Кроме того, все содержание повести призвано показать, что ордынцы и Мамай действуют как орудие дьявольского искушения. Тожественное покровительство теперь относится к православному русскому воинству. Причем в памятнике впервые в летописной традиции декларируется намерение Господа помиловать Русь (этот мотив присутствует в поэтической «Задонщине»), искупающую на Куликовом поле прегрешения, и избавить православных от иноплеменного и иноверного порабощения. И здесь показательно нередкое обращение; штора к образу библейского пророка Моисея, который руководил освобождением израильского народа от египетского рабства. Тем не менее победа над Мамаевой Ордой еще не рассматривалась как причина освобождения от ордынского ига, а победивший Мамая хан Токтамыш традиционно расценивался как царь, чью власть признают князья Руси. Данные установки восходят к краткому летописному рассказу о Куликовской битве.
Такое же осмысление событий русско-ордынского противостояния в 1380 г. отразилось в таких созданных в первой четверти XV в. Памятниках, как «Слово о житии и преставлении великого князя Дмитрия Ивановича, царя русского» и «Житие преподобного Сергия Радонежского». Автором второго из них стал Епифаний Премудрый. Некоторые исследователи не исключают, что его перу может принадлежать и первое произведение.
В «Слове о житии и преставлении великого князя Дмитрия Ивановича, царя русского», как и в «Летописной повести о Куликовской битве», подчеркивается глобальность столкновения и наступление повсеместной гармонии (как в Русской земле, так и за ее пределами) в результате победы великого князя Дмитрия Ивановича. В «Слове» отмечается и участие неких христиан в натравливании Мамая на русские земли[1077].
Самостоятельно, вне летописных сводов «Слово» не встречается. Оно находится лишь в составе летописной статьи 6897 (1389) г. Древнейший вид «Слова» сохранился в Новгородско-Софийском своде 40–50-х гг. XV в. (в Софийской I, Новгородской Карамзинской и Новгородской IV летописях). В более поздних летописных сводах текст памятника восходит к этому виду и передается с различными сокращениями[1078].

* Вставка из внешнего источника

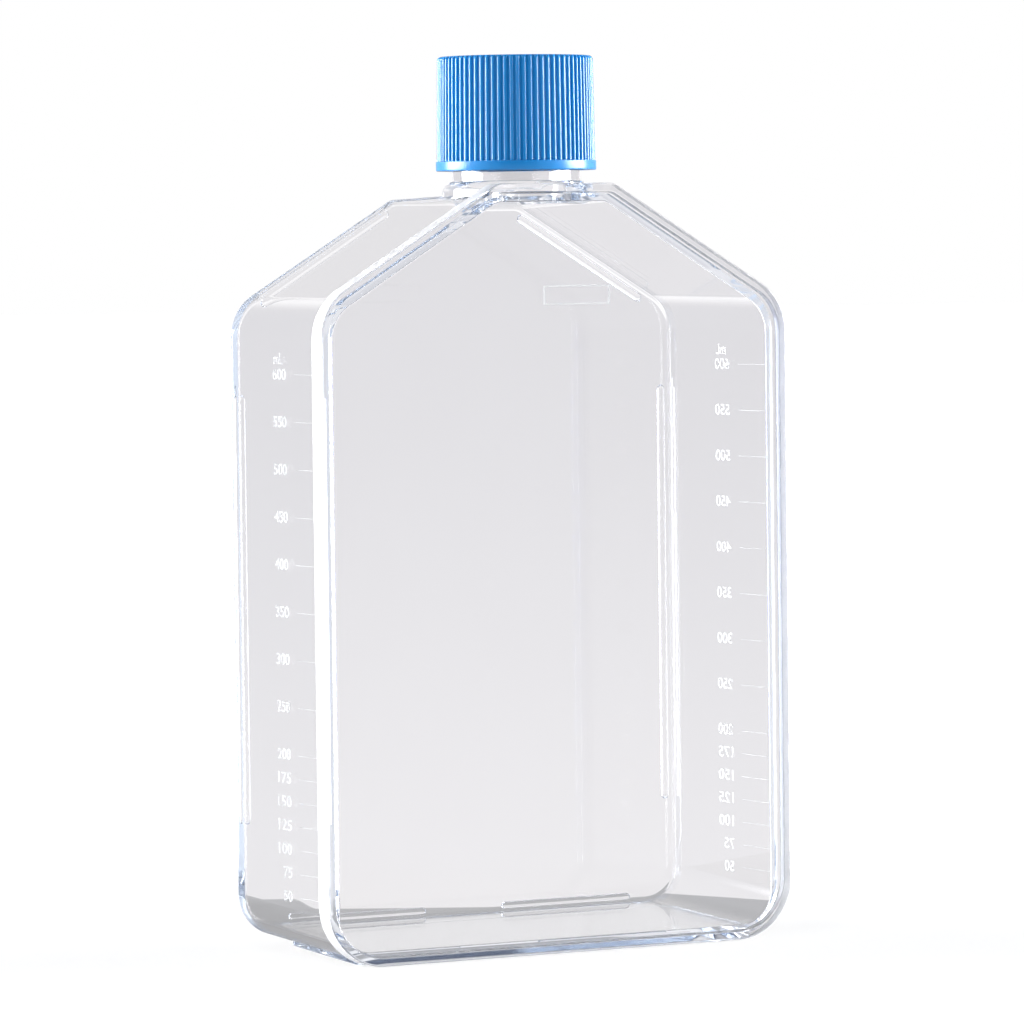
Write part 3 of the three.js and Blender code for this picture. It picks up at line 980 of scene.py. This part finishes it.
ink = white_ink()
flask = clear_flask()
dress(flask, clear_plastic(), "flask", "clear_plastic", "flask_body", "front_plate")
flask.data.materials.append(weld_edge())
for face in flask.data.polygons:
    if on_weld_edge(face):
        face.material_index = 1
dress(cap(), blue_plastic(), "cap", "blue_plastic", "cap_shell")
dress(ring(), white_plastic(), "vent_insert", "white_plastic", "seal_ring")
dress(membrane(), membrane_paper(), "vent_insert", "membrane", "vent_membrane")
for wall in (-1, 1):
    dress(graduations(wall), ink, "flask", "clear_plastic")
dress(blank_frame(), ink, "flask", "clear_plastic")

# ---- floor, light and camera ---------------------------------------------------------------------

# The camera's place and turns, in degrees, fitted to the flask's outline.
CAMERA_PLACE = (-0.70478, -1.24800, 0.16177)
CAMERA_AZIMUTH = -29.5
CAMERA_PITCH = 2.532
CAMERA_ROLL = -0.679
LENS = 221.87
SENSOR = 36

# Tones of the room round the flask. A pair of limits is where one tone starts to turn into the
# next and where it has: by height (the sine of the elevation), or by how far a direction points
# to the camera's side.
LOW_BACKDROP = (0.88, 0.865, 0.875)
BACKDROP = (0.738, 0.727, 0.747)
HIGH_BACKDROP = (1.12, 1.11, 1.12)
UPPER_BACKDROP = (0.85, 0.84, 0.85)
SIDES = (0.77, 0.78, 0.82)
FRONT_SIDES = (1.0, 1.02, 1.06)
CAMERA_SIDE = (0.05, 0.065, 0.1)
OVERHEAD = (0.06, 0.075, 0.12)
TONES_BY_HEIGHT = [
    ((-0.13, 0.0), BACKDROP),
    ((0.03, 0.09), HIGH_BACKDROP),
    ((0.15, 0.3), UPPER_BACKDROP),
]
TONES_FORWARD = [
    ((-0.8, -0.6), SIDES),
    ((0.15, 0.4), FRONT_SIDES),
]
CAMERA_SIDE_FORWARD = (0.72, 0.92)
CAMERA_SIDE_HEIGHT = (-0.1, 0.0)
OVERHEAD_HEIGHT = (0.5, 0.7)

# Two softboxes, at these angles from the camera's side, with the limits of their edges.
SOFTBOX = (29.0, 29.2, 29.7)
SOFTBOX_ANGLES = (-98, 98)
SOFTBOX_SIDES = (0.34, 0.26)
SOFTBOX_FACING = (0.0, 0.1)
SOFTBOX_TOP = (0.42, 0.32)
SOFTBOX_FOOT = (-0.16, -0.11)

# What the camera sees round the flask.
WHITE = (1.0, 1.0, 1.0)

FLOOR_RADIUS = 12.0
FLOOR_DROP = 0.0002
FLOOR_WHITE = (0.86, 0.86, 0.86)
FLOOR_GLOW = (1.05, 1.05, 1.05)
FLOOR_GLOW_SHARE = 0.75

# The glowing table that the clear plastic and the gloss see: grey with painted shade under and behind
# the flask, and paler in front of it. It ends behind the flask, a little further off on the left.
TABLE_SHADE = (0.42, 0.42, 0.43)
FRONT_TABLE = (0.95, 0.95, 0.96)
FRONT_TABLE_Y = (-0.035, -0.022)
TABLE_END = 0.079
LEFT_TABLE_END = 0.103
LEFT_TABLE_LIMITS = (-0.0455, -0.053)
TABLE_EDGE = 0.003
TABLE_HALF_DEPTH = 0.1
TABLE_HALF_WIDTH = 0.07
TABLE_FADE = 0.1

LIGHT_BOUNCES = 96


def around(angle, distance, height):
    """A place round the flask: 0 is on the camera's side, and the angle grows to the right."""
    turn = math.radians(CAMERA_AZIMUTH + angle)
    return (distance * math.sin(turn), -distance * math.cos(turn), height)


def floor_surface(graph, white):
    """What each kind of ray sees on the floor."""
    place = graph.place()
    beside = graph.smooth_share(graph.along(place, (0, 1, 0)), *FRONT_TABLE_Y)
    # Painted shade: the table glows grey under and behind the flask, and paler in front of it.
    painted_floor_shade = graph.mixed(beside, FRONT_TABLE, TABLE_SHADE)
    left = graph.smooth_share(graph.along(place, around(90, 1, 0)), *LEFT_TABLE_LIMITS)
    step = graph.reckon("MULTIPLY", left, LEFT_TABLE_END - TABLE_END)
    reach = graph.reckon("SUBTRACT", graph.along(place, around(180, 1, 0)), step)
    past_end = graph.smooth_share(reach, TABLE_END, TABLE_END + TABLE_EDGE)
    sides = ((around(0, 1, 0), TABLE_HALF_DEPTH), (around(90, 1, 0), TABLE_HALF_WIDTH))
    past_side = graph.smooth_share(graph.past_box(place, sides), 0.0, TABLE_FADE)
    beyond = graph.new("BsdfTransparent").outputs["BSDF"]
    table = graph.blended(graph.reckon("MAXIMUM", past_end, past_side), graph.glow(painted_floor_shade), beyond)
    seen = graph.blended(FLOOR_GLOW_SHARE, white, graph.glow(FLOOR_GLOW))
    path = graph.new("LightPath").outputs
    surface = graph.blended(path["Is Glossy Ray"], white, table)
    surface = graph.blended(path["Is Transmission Ray"], surface, table)
    return graph.blended(path["Is Camera Ray"], surface, seen)


def floor():
    """A white floor with the flask's soft shadow. The clear plastic and the gloss see a glowing table in
    its place, grey with painted shade under and behind the flask, which ends behind the flask, and the
    backdrop past its end."""
    count = 96
    points = [(0.0, 0.0, 0.0)]
    for i in range(count):
        turn = 2 * math.pi * i / count
        points.append((FLOOR_RADIUS / MM * math.cos(turn), FLOOR_RADIUS / MM * math.sin(turn), 0))
    faces = [(0, 1 + i, 1 + (i + 1) % count) for i in range(count)]
    piece = mesh_object("floor", points, faces)
    piece.location.z = -FLOOR_DROP
    m, graph, shader = material("floor_look", Roughness=1.0, Specular_IOR_Level=0.0)
    graph.feed(shader.inputs["Base Color"], FLOOR_WHITE)
    piece.data.materials.append(surfaced(m, graph, floor_surface(graph, shader.outputs["BSDF"])))


def softbox_share(graph, direction, height, angle):
    """How much of a softbox is seen in a direction, from 0 to 1."""
    across = graph.along(direction, around(angle + 90, 1, 0))
    share = graph.smooth_share(graph.reckon("ABSOLUTE", across), *SOFTBOX_SIDES)
    facing = graph.smooth_share(graph.along(direction, around(angle, 1, 0)), *SOFTBOX_FACING)
    below_top = graph.smooth_share(height, *SOFTBOX_TOP)
    above_foot = graph.smooth_share(height, *SOFTBOX_FOOT)
    for limit in (facing, below_top, above_foot):
        share = graph.reckon("MULTIPLY", share, limit)
    return share


def studio():
    """A grey backdrop between two big softboxes, with the dark room behind the camera. The camera
    itself sees white in its place."""
    world = bpy.data.worlds.new("studio")
    bpy.context.scene.world = world
    world.use_nodes = True
    graph = Graph(world.node_tree)
    direction = graph.new("TexCoord").outputs["Generated"]
    forward = graph.along(direction, around(0, 1, 0))
    height = graph.along(direction, (0, 0, 1))
    room = LOW_BACKDROP
    for reach, tones in ((height, TONES_BY_HEIGHT), (forward, TONES_FORWARD)):
        for limits, tone in tones:
            room = graph.mixed(graph.smooth_share(reach, *limits), room, tone)
    dark = graph.reckon("MULTIPLY", graph.smooth_share(forward, *CAMERA_SIDE_FORWARD),
                        graph.smooth_share(height, *CAMERA_SIDE_HEIGHT))
    room = graph.mixed(dark, room, CAMERA_SIDE)
    for angle in SOFTBOX_ANGLES:
        room = graph.mixed(softbox_share(graph, direction, height, angle), room, SOFTBOX)
    room = graph.mixed(graph.smooth_share(height, *OVERHEAD_HEIGHT), room, OVERHEAD)
    is_camera = graph.new("LightPath").outputs["Is Camera Ray"]
    background = graph.nodes["Background"]
    graph.feed(background.inputs["Color"], graph.mixed(is_camera, room, WHITE))
    background.inputs["Strength"].default_value = 1.0


def sun(name, azimuth, elevation, strength, width):
    """A soft distant lamp, in degrees; its azimuth is measured like around()'s angle."""
    lamp = bpy.data.lights.new(name, "SUN")
    lamp.energy = strength
    lamp.angle = math.radians(width)
    holder = bpy.data.objects.new(name, lamp)
    bpy.context.scene.collection.objects.link(holder)
    rise = math.radians(elevation)
    place = Vector(around(azimuth, math.cos(rise), math.sin(rise)))
    holder.rotation_euler = (-place).to_track_quat("-Z", "Y").to_euler()


def camera():
    """The photograph's view."""
    data = bpy.data.cameras.new("camera")
    data.sensor_width = SENSOR
    data.lens = LENS
    data.clip_start = 0.05
    data.clip_end = 20
    holder = bpy.data.objects.new("camera", data)
    bpy.context.scene.collection.objects.link(holder)
    azimuth, pitch, roll = (math.radians(a) for a in (CAMERA_AZIMUTH, CAMERA_PITCH, CAMERA_ROLL))
    back = Vector(around(0, math.cos(pitch), math.sin(pitch)))
    right = Vector((math.cos(azimuth), math.sin(azimuth), 0))
    up = back.cross(right)
    turned_right = right * math.cos(roll) + up * math.sin(roll)
    turned_up = up * math.cos(roll) - right * math.sin(roll)
    matrix = Matrix((turned_right, turned_up, back)).transposed().to_4x4()
    matrix.translation = Vector(CAMERA_PLACE)
    holder.matrix_world = matrix
    bpy.context.scene.camera = holder


floor()
studio()
sun("top_lamp", azimuth=-30, elevation=55, strength=0.8, width=30)
camera()

scene = bpy.context.scene
scene.view_settings.view_transform = "Standard"
scene.cycles.max_bounces = LIGHT_BOUNCES
scene.cycles.transmission_bounces = LIGHT_BOUNCES
scene.cycles.glossy_bounces = LIGHT_BOUNCES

Взаимоотношения Руси и Орды в «Слове» рассматриваются исключительно в связи с Куликовской битвой. Оно оценивается как сражение за истинную веру. В частности, автор памятника подчеркивает, что «врази же его (Дмитрия. — Авт.) взаведиша ему, живущии окрестъ его, и навадиша на нь нечьстивому Мамаю, так глаголющее: "Дмитрий, великый князь, себе именует русской земли царя и паче честнейша тебе славою, супротивно стоит твоему царствию" Он же наваженъ лукавыми съветникы, иже христианскы веру дръжаху, а поганых дела творяху». Причем Мамай очерчивает свои планы следующим образом: «"Преиму землю Рускую, и церкви христианскыя разорю, и веру их на свою преложу, и велю покланятися своему Махмету. Идеже церкви были, ту ропаты поставлю и баскаки посажаю по всем градомъ рускымь, а князи рускыа избию". Аки и преже Агагъ, царь васанескь, похвалися на кивот завета Господня, иже в Силоме: сице похвалився, самъ погыбе»[1079]. В этом тексте отчетливо слышится перекличка с библейским текстом (Нав. 12:4–6; 1 Цар. 15:3, 7–9, 17–29, 32–35).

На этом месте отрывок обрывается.